In the early 1950s, Mr. Coleman settled in Los Angeles, where he worked as an elevator operator and embarked on an independent study of music. His alto saxophone was made of plastic. When he tried to sit in at jam sessions, Mr. Coleman was often mocked or ignored by more established musicians.
But he persevered, finding ways to produce microtones on his saxophone that defied the standard notions of pitch and key.
“Perhaps the chief impediment to greater popularity,” Giddins wrote in the New Yorker, “is the very quality that centers his achievement: the raw, rugged, vocalized, weirdly pitched sound of his alto saxophone. Considered uniquely, radiantly beautiful by fans, it is like no other sound in or out of jazz.”
Soft-spoken but quietly persuasive in his approach to music, Mr. Coleman gathered a group of like-minded musicians, including trumpeter Don Cherry, bassist Charlie Haden and drummers Ed Blackwell and Billy Higgins, who formed the nucleus of his early bands.
Even though Mr. Coleman received the first Guggenheim fellowship for jazz composition in 1967, he struggled for years to gain recognition. It wasn’t until the 1980s that he became firmly established, with festivals, documentary films and musical tributes commemorating his achievements.

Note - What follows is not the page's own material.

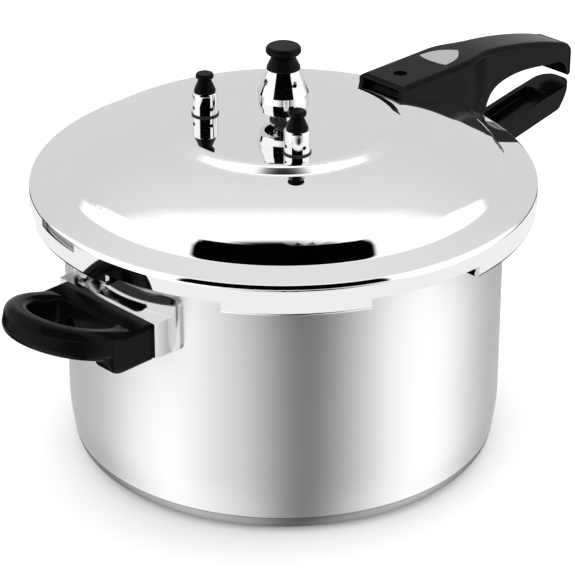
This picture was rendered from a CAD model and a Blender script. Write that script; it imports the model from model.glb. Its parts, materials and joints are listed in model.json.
import bpy
import json
import math
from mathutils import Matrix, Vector

# Looks of the pressure canner. Metres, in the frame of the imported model: +Z up, the long
# handles along +X, origin in the middle of the pot's base.

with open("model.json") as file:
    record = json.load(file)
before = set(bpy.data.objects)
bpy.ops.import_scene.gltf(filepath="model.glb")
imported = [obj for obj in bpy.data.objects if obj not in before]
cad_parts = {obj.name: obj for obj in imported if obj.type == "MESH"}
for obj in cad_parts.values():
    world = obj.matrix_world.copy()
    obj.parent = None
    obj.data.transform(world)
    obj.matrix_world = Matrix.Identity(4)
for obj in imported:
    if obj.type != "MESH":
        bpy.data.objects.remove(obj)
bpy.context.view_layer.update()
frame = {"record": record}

CAMERA_AZIMUTH = math.radians(-134.5)    # camera stands on the -X -Y side
CAMERA_ELEVATION = math.radians(27.2)
CAMERA_DISTANCE = 1.5132
CAMERA_TARGET = Vector((0.0016, -0.0015, 0.0880))
CAMERA_LENS = 167.7
SENSOR = 36.0

TOWARD = Vector((math.cos(CAMERA_AZIMUTH), math.sin(CAMERA_AZIMUTH), 0))
RIGHT = Vector((-TOWARD.y, TOWARD.x, 0))

BASE_BAND = 0.0105       # height of the satin band around the base
FLOOR_HALF = 3.0
FLOOR_GREY = 0.92
FILL_LIGHT = 1.5         # strength of the even light on dull surfaces
TABLE_LIGHT = 0.92       # brightness of everything near the floor, as mirrors see it
CARD_SLANT = 0.467       # the dark card over the camera widens towards the camera at this rate
CARD_HALF = (0.41, 0.36)
SHOULDER_R, SHOULDER_Z = 0.1374, 0.15751    # middle of the rounding between flange and skirt
SHOULDER_EDGE = 0.0008                      # it starts this far outside its middle

# brightness of the room around the object: (turn, brightness), turn 0.5 is at the camera
WALLS = [(0.0, 0.0), (0.17, 0.0), (0.209, 0.42), (0.245, 1.0), (0.273, 1.38), (0.328, 1.6), (0.40, 1.2),
         (0.455, 0.74), (0.49, 0.28), (0.525, 0.0), (0.555, 0.0), (0.60, 0.54), (0.65, 1.05), (0.70, 1.45),
         (0.755, 1.55), (0.794, 1.0), (0.826, 0.30), (0.86, 0.0), (1.0, 0.0)]


# ---- camera, floor and light -------------------------------------------------------------
def add_camera():
    flat = -TOWARD
    forward = flat * math.cos(CAMERA_ELEVATION) - Vector((0, 0, math.sin(CAMERA_ELEVATION)))
    data = bpy.data.cameras.new("camera")
    data.lens = CAMERA_LENS
    data.sensor_width = SENSOR
    camera = bpy.data.objects.new("camera", data)
    camera.location = CAMERA_TARGET - forward * CAMERA_DISTANCE
    camera.rotation_euler = forward.to_track_quat("-Z", "Y").to_euler()
    bpy.context.collection.objects.link(camera)
    bpy.context.scene.camera = camera


class Nodes:
    """Short way to build a node tree."""

    def __init__(self, tree):
        self.tree = tree
        tree.nodes.clear()

    def add(self, kind, **values):
        node = self.tree.nodes.new(kind)
        for name, value in values.items():
            if hasattr(node, name):
                setattr(node, name, value)
            else:
                node.inputs[name].default_value = value
        return node

    def link(self, source, target):
        self.tree.links.new(source, target)

    def math(self, operation, a, b=None, clamp=False):
        node = self.tree.nodes.new("ShaderNodeMath")
        node.operation = operation
        node.use_clamp = clamp
        for index, value in enumerate((a, b)):
            if value is None:
                continue
            if isinstance(value, (int, float)):
                node.inputs[index].default_value = value
            else:
                self.link(value, node.inputs[index])
        return node.outputs[0]

    def step(self, source, start, end):
        """0 before start and 1 after end, or the other way round if start is larger."""
        node = self.tree.nodes.new("ShaderNodeMapRange")
        node.interpolation_type = "SMOOTHSTEP"
        node.inputs["From Min"].default_value = min(start, end)
        node.inputs["From Max"].default_value = max(start, end)
        node.inputs["To Min"].default_value = 0.0 if start < end else 1.0
        node.inputs["To Max"].default_value = 1.0 if start < end else 0.0
        self.link(source, node.inputs[0])
        return node.outputs[0]

    def blend(self, factor, a, b):
        """a where factor is 0 and b where it is 1."""
        part_b = self.math("MULTIPLY", factor, b)
        part_a = self.math("MULTIPLY", self.math("SUBTRACT", 1.0, factor), a)
        return self.math("ADD", part_a, part_b)

    def ramp(self, source, stops):
        """Grey value from (position, value) stops, straight between them."""
        node = self.tree.nodes.new("ShaderNodeValToRGB")
        node.color_ramp.interpolation = "LINEAR"
        elements = node.color_ramp.elements
        while len(elements) < len(stops):
            elements.new(0.5)
        for element, (position, value) in zip(elements, stops):
            element.position = position
            element.color = (value, value, value, 1)
        self.link(source, node.inputs[0])
        return node.outputs[0]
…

His marriage to poet Jayne Cortez ended in divorce. Their son, Denardo Coleman, became his father’s drummer at the age of 10 and worked with him until the end. Mr. Coleman continued to write and perform music until shortly before his death.
He may have been the father of “free jazz,” but his conception of the music was more controlled than the unchanneled blips and screeches that later became synonymous with the style. There was something consciously composed and purposeful about Mr. Coleman’s music, even as it flowed in unexpected directions.
He never wrote for the masses, but the strange beauty of his music continues to exert a haunting, ever-deepening influence over the sound of our time.
“When he is out of tune with the rest of the musical world,” Giddins wrote of Mr. Coleman, “he is always in tune with himself.”